Raspberry Pi (LSE: RPI) shares enjoyed a solid uptick today, climbing over 6% as the tech firm unveiled a first-half profit that exceeded expectations in its inaugural earnings report since its June debut on the London Stock Exchange. Currently, the shares sit 33% above their initial public offering price of 280p, placing the firm’s valuation at approximately £717.5 million.

For the six months ending June 30, the computer outfit reported a modest 0.9% rise in pretax profit to $10.8 million, up from $10.7 million last year. However, revenue surged 61% to $144.0 million, a substantial increase from $89.3 million.
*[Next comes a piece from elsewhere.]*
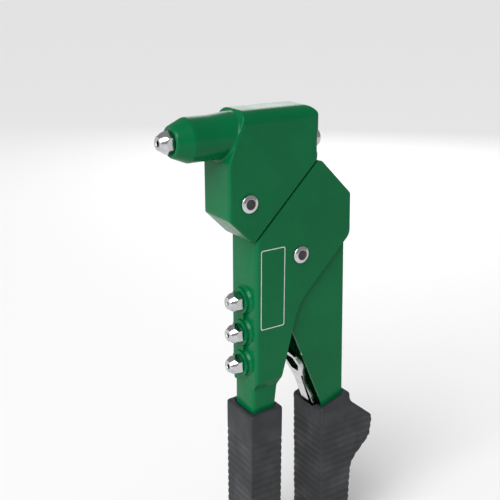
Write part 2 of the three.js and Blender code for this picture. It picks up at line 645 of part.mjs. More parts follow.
function frontGrip() {
  const half = HANDLE.half + GRIP.rubber;
  const front = BODY.front - GRIP.rubber - GAP;
  const rear = BODY.shankX + GRIP.rubber + 1.2;
  const inner = HANDLE.half + GAP;
  const side = outline([
    [front, GRIP.top - 1.5, 1.5], [front + 0.4, GRIP.frontBottom, 3], [rear, GRIP.frontBottom, 3],
    [rear, GRIP.top, 1.5],
  ]);
  const section = outline([
    [-half, -BEYOND * 6], [half, -BEYOND * 6], [half, GRIP.top, 1.5], [5, GRIP.top, 3], [3,
      GRIP.top - 1.2, 3],
    [-3, GRIP.top - 1.2, 3], [-5, GRIP.top, 3], [-half, GRIP.top, 1.5],
  ]);
  return slab(side, -half, half).intersect(bar(section, front - 1, rear + 1))
    .subtract(tower(rectangle(BODY.front - GAP, BODY.shankX + 1.1, -inner, inner), -BEYOND * 6, 0));
}

// ---------------------------------------------------------------- the rear handle

const leverHalf = TOOL_HALF - BODY.wall - LEVER.sideGap;
const leverInner = leverHalf - LEVER.wall;
const forkHalf = leverInner - FORK.sideGap;
const forkTail = new THREE.Vector2(FORK.tailX, FORK.tailZ);

/** The X of the rear handle's back edge at a height. */
function leverBackX(z) {
  return LEVER.crownX + (LEVER.heelX - LEVER.crownX) * (z - LEVER.crownZ) / (LEVER.bottom - LEVER.crownZ);
}

/** The X of the rear handle's front edge at a height below its knee. */
function leverFrontX(z) {
  return LEVER.kneeX + (LEVER.toeX - LEVER.kneeX) * (z - LEVER.kneeZ) / (LEVER.bottom - LEVER.kneeZ);
}

function rearHandleShell() {
  const side = outline([
    [leverPivot.x - LEVER.boss + 0.2, leverPivot.y], [LEVER.noseX, LEVER.noseZ, 10], [LEVER.kneeX,
      LEVER.kneeZ, 8],
    [LEVER.toeX, LEVER.bottom], [LEVER.heelX, LEVER.bottom], [LEVER.crownX, LEVER.crownZ, 4],
    [leverPivot.x + 2, leverPivot.y + LEVER.boss - 0.2],
  ]);
  const low = LEVER.bottom - 2;
  const high = LEVER.crownZ + 20;
  const hollow = outline([
    [-BEYOND, low], [leverBackX(low) - LEVER.wall, low], [leverBackX(high) - LEVER.wall, high],
      [-BEYOND, high],
  ]);
  return slab(side, -leverHalf, leverHalf)
    .add(rod(-leverHalf, leverHalf, LEVER.boss, AXIS_Y, [leverPivot.x, 0, leverPivot.y], 28))
    .subtract(slab(hollow, -leverInner, leverInner))
    .subtract(crossHole(pinHole, leverPivot.x, leverPivot.y))
    .subtract(crossHole(FORK.rivet + GAP, FORK.tailX, FORK.tailZ));
}

function leverFork() {
  const nose = onSwivel(0, FORK.noseAt);
  const relief = [[-8, 3], [-1.4, 0.25], [0, -0.05], [8, -0.05], [8, -9], [-8, -9]].map(([along, above]) => {
    const corner = onSwivel(along, FORK.noseAt - FORK.nose + above);
    return [corner.x, corner.y];
  });
  return slab(link(leverPivot, nose, FORK.boss, FORK.nose), -forkHalf, forkHalf)
    .add(slab(link(leverPivot, forkTail, FORK.boss, FORK.tail), -forkHalf, forkHalf))
    .subtract(swivelBox(-BOLT.radius - FORK.slotFront, FORK.slotRear, FORK.noseAt - FORK.slotLow,
      FORK.noseAt + FORK.slotHigh,
      BOLT.radius + RUN))
    .subtract(slab(outline(relief), -BOLT.nut - GAP, BOLT.nut + GAP))
    .subtract(crossHole(pinHole, leverPivot.x, leverPivot.y))
    .subtract(crossHole(FORK.rivet + GAP, FORK.tailX, FORK.tailZ));
}

// ---------------------------------------------------------------- the wrench for the nosepieces

const wrenchLean = THREE.MathUtils.degToRad(WRENCH.lean);
const wrenchUp = new THREE.Vector3(-Math.sin(wrenchLean), 0, Math.cos(wrenchLean));
const wrenchFace = new THREE.Vector3(Math.cos(wrenchLean), 0, Math.sin(wrenchLean));
const wrenchTurn = new THREE.Matrix4().makeBasis(AXIS_Y, wrenchUp, wrenchFace).setPosition(WRENCH.x, 0,
  WRENCH.z);

/** The wrench in its own frame: across is X, up its shank is Y, and its ring is on the origin. */
function nosepieceWrench() {
  const half = WRENCH.thickness / 2;
  const ring = link(new THREE.Vector2(0, 0), new THREE.Vector2(0, -WRENCH.neckAt), WRENCH.ring, WRENCH.neck);
  const shank = outline([
    [-WRENCH.neck, -2], [-WRENCH.neck, -WRENCH.neckAt], [-WRENCH.shank, -WRENCH.shankAt],
    [-WRENCH.shank, -WRENCH.length, 3], [WRENCH.shank, -WRENCH.length, 3], [WRENCH.shank, -WRENCH.shankAt],
    [WRENCH.neck, -WRENCH.neckAt], [WRENCH.neck, -2],
  ]);
  return tower(ring, -half, half).add(tower(shank, -half, half))
    .subtract(tower(hexagon(WRENCH.hex), -BEYOND, BEYOND));
}

/** The slot in the rear grip that the wrench's shank slides in. */
function wrenchSlot() {
  const half = WRENCH.thickness / 2 + RUN;
  const wide = WRENCH.shank + 0.7;
  const matrix = wrenchTurn.clone().multiply(new THREE.Matrix4().makeTranslation(0, 0, -half));
  return extruded(rectangle(-wide, wide, -WRENCH.length - 3, -WRENCH.neckAt), 2 * half, matrix);
}

function rearGrip() {
  const half = leverHalf + GRIP.rubber;
  const proud = GRIP.rubber + GAP;
  const inner = leverHalf + GAP;
  const bottom = GRIP.rearBottom;
  const side = outline([
    [LEVER.kneeX - proud + 0.3, GRIP.rimFrontZ, 1.5], [leverFrontX(bottom) - proud, bottom, 3],
    [leverBackX(bottom) + proud, bottom, 3], [leverBackX(GUARD.end) + proud + 2, GUARD.end, 12],
    [GUARD.x - 1.5, GUARD.low, 4], [GUARD.x, GUARD.high, 4], [leverBackX(GUARD.top) + proud + 1,
      GUARD.top, 6],
    [leverBackX(GRIP.rimRearZ) + proud, GRIP.rimRearZ, 1.5],
  ]);
  const low = LEVER.bottom - 2;
  const high = LEVER.crownZ;
  const pocket = outline([
    [LEVER.kneeX - GAP - 0.1, LEVER.kneeZ + BEYOND], [LEVER.kneeX - GAP - 0.1, LEVER.kneeZ],
    [leverFrontX(low) - GAP, low], [leverBackX(low) + GAP, low], [leverBackX(high) + GAP, high],
  ]);
  return slab(side, -half, half).subtract(slab(pocket, -inner, inner)).subtract(wrenchSlot());
}

// ---------------------------------------------------------------- the latch

const wireY = leverHalf + GAP + LATCH.wire;
const latchPinReach = wireY + LATCH.wire - LATCH.pinShy;

/** The wire loop that hooks round the rear handle's toe, with an eye at each end. */
function latchBail() {
  const { wire, barX, bend, eye, pin } = LATCH;
  const corner = (side) => arc(new THREE.Vector2(barX - bend, side * (wireY - bend)), bend,
    side < 0 ? -Math.PI / 2 : 0, Math.PI / 2);
  const route = [new THREE.Vector2(LATCH.x, -wireY), ...corner(-1), ...corner(1),
    new THREE.Vector2(LATCH.x, wireY)];
  const path = new THREE.CurvePath();
  route.slice(1).forEach((point, i) => {
    const from = route[i];
    const near = new THREE.Vector3(from.x, from.y, LATCH.z);
    path.add(new THREE.LineCurve3(near, new THREE.Vector3(point.x, point.y, LATCH.z)));
  });
  let bail = null;
  for (const line of path.curves) {
    const run = line.v2.clone().sub(line.v1);
    const length = run.length();
    const piece = turned([
      [-wire, 0], [-wire * 0.7, wire * 0.7], [0, wire], [length, wire], [length + wire * 0.7, wire * 0.7],
      [length + wire, 0],
    ], run.normalize(), line.v1.toArray(), 8);
    bail = bail ? bail.add(piece) : piece;
  }
  for (const side of [-1, 1]) {
    bail = bail.add(rod(side * wireY - wire, side * wireY + wire, eye, AXIS_Y, [LATCH.x, 0, LATCH.z]));
  }
  return bail.subtract(crossHole(pin + GAP, LATCH.x, LATCH.z));
}

// ---------------------------------------------------------------- assembly

const tool = new THREE.Group();
const swivel = new THREE.Group();
swivel.applyMatrix4(swivelTurn);
tool.add(swivel);

add(tool, 'head_housing', ENAMEL, headHousing());
add(tool, 'spring_seat', STEEL, springSeat());
add(tool, 'seat_screw', CHROME, seatScrew());
add(tool, 'return_spring', STEEL, returnSpring());
add(tool, 'bell_crank', BLACKED, bellCrank());
add(tool, 'jaw_case', STEEL, jawCase());
add(tool, 'draw_tube', STEEL, drawTube());
for (const index of [0, 1, 2]) add(tool, `jaw_${index + 1}`, BLACKED, jaw(index));
add(tool, 'jaw_pusher', STEEL, jawPusher());
add(tool, 'jaw_spring', STEEL, jawSpring());

add(tool, 'front_handle_shell', ENAMEL, frontHandleShell());
add(tool, 'front_grip', RUBBER, frontGrip());
add(tool, 'rear_handle_shell', ENAMEL, rearHandleShell());
add(tool, 'rear_grip', RUBBER, rearGrip());
add(tool, 'lever_fork', BLACKED, leverFork());
const rivetReach = leverHalf - FORK.rivetShy;
add(tool, 'fork_rivet', STEEL, rod(-rivetReach, rivetReach, FORK.rivet, AXIS_Y, [FORK.tailX, 0, FORK.tailZ]));
add(tool, 'latch_pin', STEEL, rod(-latchPinReach, latchPinReach, LATCH.pin, AXIS_Y, [LATCH.x, 0, LATCH.z]));
add(tool, 'latch_bail', CHROME, latchBail());

add(tool, 'crank_pin', CHROME, pivotPin()).position.set(crankPivot.x, 0, crankPivot.y);
add(tool, 'handle_pivot_pin', CHROME, pivotPin()).position.set(leverPivot.x, 0, leverPivot.y);

const toFront = new THREE.Quaternion().setFromUnitVectors(AXIS_Z, new THREE.Vector3(-1, 0, 0));
const fitted = add(tool, 'nosepiece', CHROME, nosepiece(BORES.fitted));
fitted.quaternion.copy(toFront);
fitted.position.set(BARREL.front + BARREL.recess - GAP, 0, 0);
['small', 'medium', 'large'].forEach((size, index) => {
  const piece = add(tool, `spare_nosepiece_${size}`, CHROME, nosepiece(BORES[size]));
  piece.quaternion.copy(toFront);
  piece.position.set(BODY.front - SPARES.height - GAP, 0, spareHeight(index));
});

add(swivel, 'swivel_plate', STEEL, swivelPlate());
add(swivel, 'swivel_washer', STEEL, swivelWasher());
add(swivel, 'swivel_bush', STEEL, swivelBush());
add(swivel, 'swivel_nut', BLACKED, swivelNut());
add(swivel, 'draw_bolt', BLACKED, drawBolt());
add(swivel, 'draw_nut', STEEL, drawNut());
add(swivel, 'plate_screw_front', BLACKED, plateScrew()).position.set(-PLATE.screwAt, 0, 0);
add(swivel, 'plate_screw_rear', BLACKED, plateScrew()).position.set(PLATE.screwAt, 0, 0);

add(tool, 'nosepiece_wrench', CHROME, nosepieceWrench()).applyMatrix4(wrenchTurn);

tool.updateMatrixWorld(true);
const box = new THREE.Box3().setFromObject(tool, true);
tool.position.set(-(box.min.x + box.max.x) / 2, -(box.min.y + box.max.y) / 2, -box.min.z);

export default tool;
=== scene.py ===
"""Looks of a hand riveter with a turning head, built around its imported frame.

Lengths in this file are millimetres in the tool's own measure, whose zero is where the nose axis
meets the head's front face: X runs to the back of the tool, Y across it and Z up.
"""

from __future__ import annotations

import json
import logging
import math
from collections.abc import Callable
from dataclasses import dataclass
from enum import Enum
from typing import Any

import bmesh
import bpy
from mathutils import Matrix, Vector

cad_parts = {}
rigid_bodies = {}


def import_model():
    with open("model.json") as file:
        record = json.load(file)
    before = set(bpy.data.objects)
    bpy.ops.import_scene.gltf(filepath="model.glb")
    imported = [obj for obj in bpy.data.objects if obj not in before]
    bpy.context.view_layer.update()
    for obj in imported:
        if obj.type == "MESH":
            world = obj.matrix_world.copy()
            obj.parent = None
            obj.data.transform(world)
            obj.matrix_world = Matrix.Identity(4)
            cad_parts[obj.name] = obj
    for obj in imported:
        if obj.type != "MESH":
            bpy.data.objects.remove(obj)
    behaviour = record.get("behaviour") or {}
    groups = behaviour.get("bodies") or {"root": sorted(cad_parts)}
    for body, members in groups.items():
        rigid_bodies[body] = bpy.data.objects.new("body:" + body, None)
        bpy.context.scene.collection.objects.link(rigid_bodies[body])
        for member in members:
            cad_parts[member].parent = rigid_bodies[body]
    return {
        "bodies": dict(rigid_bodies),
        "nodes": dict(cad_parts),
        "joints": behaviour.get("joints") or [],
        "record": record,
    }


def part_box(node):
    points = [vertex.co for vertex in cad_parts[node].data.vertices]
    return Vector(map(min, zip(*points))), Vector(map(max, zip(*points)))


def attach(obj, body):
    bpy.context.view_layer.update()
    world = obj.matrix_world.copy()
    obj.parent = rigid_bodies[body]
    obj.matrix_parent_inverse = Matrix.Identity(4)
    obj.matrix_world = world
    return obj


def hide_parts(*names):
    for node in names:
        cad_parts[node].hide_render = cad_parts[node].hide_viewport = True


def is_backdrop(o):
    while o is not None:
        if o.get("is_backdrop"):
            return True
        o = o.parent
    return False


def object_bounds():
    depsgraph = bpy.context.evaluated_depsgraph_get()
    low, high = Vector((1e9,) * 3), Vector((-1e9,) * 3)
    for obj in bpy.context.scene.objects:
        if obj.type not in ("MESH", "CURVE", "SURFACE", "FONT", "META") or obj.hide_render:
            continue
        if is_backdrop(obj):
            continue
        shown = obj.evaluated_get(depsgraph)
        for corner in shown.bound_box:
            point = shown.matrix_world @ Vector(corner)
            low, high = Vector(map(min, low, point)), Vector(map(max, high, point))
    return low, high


LOG = logging.getLogger("riveter")
MM = 0.001
TURN = 2 * math.pi
ACROSS = Vector((0, 1, 0))
UP = Vector((0, 0, 1))
FORWARD = Vector((-1, 0, 0))


# ---------------------------------------------------------------- shader values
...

While gross profit climbed 47% to $34.2 million, the gross margin dipped by 2.3 percentage points to 23.8% from 26.1%. Basic earnings per share fell 11% to 3.92 US cents, down from 4.39 cents.

No dividends were declared.

Raspberry Pi described its first-half performance as “stronger than expected,” noting that despite slightly lower-than-predicted volumes, sales leaned toward “higher margin variants.” The firm previously anticipated stronger results in the latter half of the year but has adjusted its expectations based on first-half performance.

Looking ahead, Raspberry Pi expects higher unit volumes in the second half, bolstered by new product launches, although an anticipated product mix could lead to “lower unit economics.” Despite inventory levels being elevated, the company anticipates a return to normal levels toward year-end.

“Overall, we are encouraged by the resilient performance of the business given the market conditions widely reported by our peers. Our expectations for the full year remain unchanged,” Raspberry Pi stated.